• [Recorded information]:
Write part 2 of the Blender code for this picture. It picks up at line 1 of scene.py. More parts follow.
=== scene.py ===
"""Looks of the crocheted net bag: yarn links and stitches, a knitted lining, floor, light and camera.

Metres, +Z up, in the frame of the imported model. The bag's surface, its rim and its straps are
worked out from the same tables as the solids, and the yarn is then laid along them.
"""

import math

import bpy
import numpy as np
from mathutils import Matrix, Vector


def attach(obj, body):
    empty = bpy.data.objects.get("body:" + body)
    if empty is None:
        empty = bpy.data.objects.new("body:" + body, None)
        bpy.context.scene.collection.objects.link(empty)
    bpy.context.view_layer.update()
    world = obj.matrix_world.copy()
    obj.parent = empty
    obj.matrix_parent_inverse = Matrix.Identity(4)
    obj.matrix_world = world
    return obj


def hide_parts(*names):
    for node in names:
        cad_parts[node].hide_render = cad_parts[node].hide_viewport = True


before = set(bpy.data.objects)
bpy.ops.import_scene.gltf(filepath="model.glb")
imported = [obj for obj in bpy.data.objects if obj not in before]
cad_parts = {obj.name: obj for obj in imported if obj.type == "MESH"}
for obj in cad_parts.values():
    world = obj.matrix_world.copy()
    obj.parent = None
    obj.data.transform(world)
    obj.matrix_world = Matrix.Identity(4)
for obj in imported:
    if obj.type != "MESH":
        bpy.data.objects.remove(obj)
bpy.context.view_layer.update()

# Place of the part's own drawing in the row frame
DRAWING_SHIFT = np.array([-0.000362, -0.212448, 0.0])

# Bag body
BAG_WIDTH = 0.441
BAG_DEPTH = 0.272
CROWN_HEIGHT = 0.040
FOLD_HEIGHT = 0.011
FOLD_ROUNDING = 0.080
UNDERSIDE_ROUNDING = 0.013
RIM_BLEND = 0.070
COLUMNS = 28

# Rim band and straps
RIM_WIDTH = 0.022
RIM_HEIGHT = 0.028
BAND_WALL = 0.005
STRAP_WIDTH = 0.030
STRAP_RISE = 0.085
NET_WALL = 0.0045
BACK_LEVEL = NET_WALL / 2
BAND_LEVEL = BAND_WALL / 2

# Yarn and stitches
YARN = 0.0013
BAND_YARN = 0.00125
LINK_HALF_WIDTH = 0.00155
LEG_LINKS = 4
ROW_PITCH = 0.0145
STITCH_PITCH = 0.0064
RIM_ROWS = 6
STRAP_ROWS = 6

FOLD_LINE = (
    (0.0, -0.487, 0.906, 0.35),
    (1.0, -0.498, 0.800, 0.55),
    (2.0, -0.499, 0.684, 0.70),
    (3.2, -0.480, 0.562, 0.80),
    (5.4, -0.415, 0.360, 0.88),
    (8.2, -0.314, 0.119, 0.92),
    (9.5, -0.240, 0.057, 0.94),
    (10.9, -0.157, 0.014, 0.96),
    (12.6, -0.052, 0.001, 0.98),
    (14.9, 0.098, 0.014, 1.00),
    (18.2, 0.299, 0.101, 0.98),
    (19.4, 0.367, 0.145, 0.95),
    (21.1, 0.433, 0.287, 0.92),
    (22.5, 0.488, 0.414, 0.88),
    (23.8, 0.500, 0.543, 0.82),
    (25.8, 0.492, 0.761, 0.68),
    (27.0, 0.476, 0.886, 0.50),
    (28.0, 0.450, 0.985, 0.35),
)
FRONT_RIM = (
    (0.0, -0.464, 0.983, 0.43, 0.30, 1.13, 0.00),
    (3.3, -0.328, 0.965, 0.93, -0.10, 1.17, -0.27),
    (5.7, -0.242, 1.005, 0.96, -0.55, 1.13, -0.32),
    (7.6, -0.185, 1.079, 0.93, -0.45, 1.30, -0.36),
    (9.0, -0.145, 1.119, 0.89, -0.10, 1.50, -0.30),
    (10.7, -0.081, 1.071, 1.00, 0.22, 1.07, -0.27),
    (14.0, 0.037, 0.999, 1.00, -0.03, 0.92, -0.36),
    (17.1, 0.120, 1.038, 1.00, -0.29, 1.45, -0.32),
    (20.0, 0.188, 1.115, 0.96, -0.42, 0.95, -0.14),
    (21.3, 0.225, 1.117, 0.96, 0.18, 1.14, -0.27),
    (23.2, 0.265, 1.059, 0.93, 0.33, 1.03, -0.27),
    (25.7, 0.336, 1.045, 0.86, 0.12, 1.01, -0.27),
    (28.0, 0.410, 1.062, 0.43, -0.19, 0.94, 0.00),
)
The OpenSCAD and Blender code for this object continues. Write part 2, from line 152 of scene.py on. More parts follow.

• [Directions]: Find the lines above holding the word "follow" and show them.

• [Answer]:
Write part 2 of the Blender code for this picture. It picks up at line 1 of scene.py. More parts follow.
The OpenSCAD and Blender code for this object continues. Write part 2, from line 152 of scene.py on. More parts follow.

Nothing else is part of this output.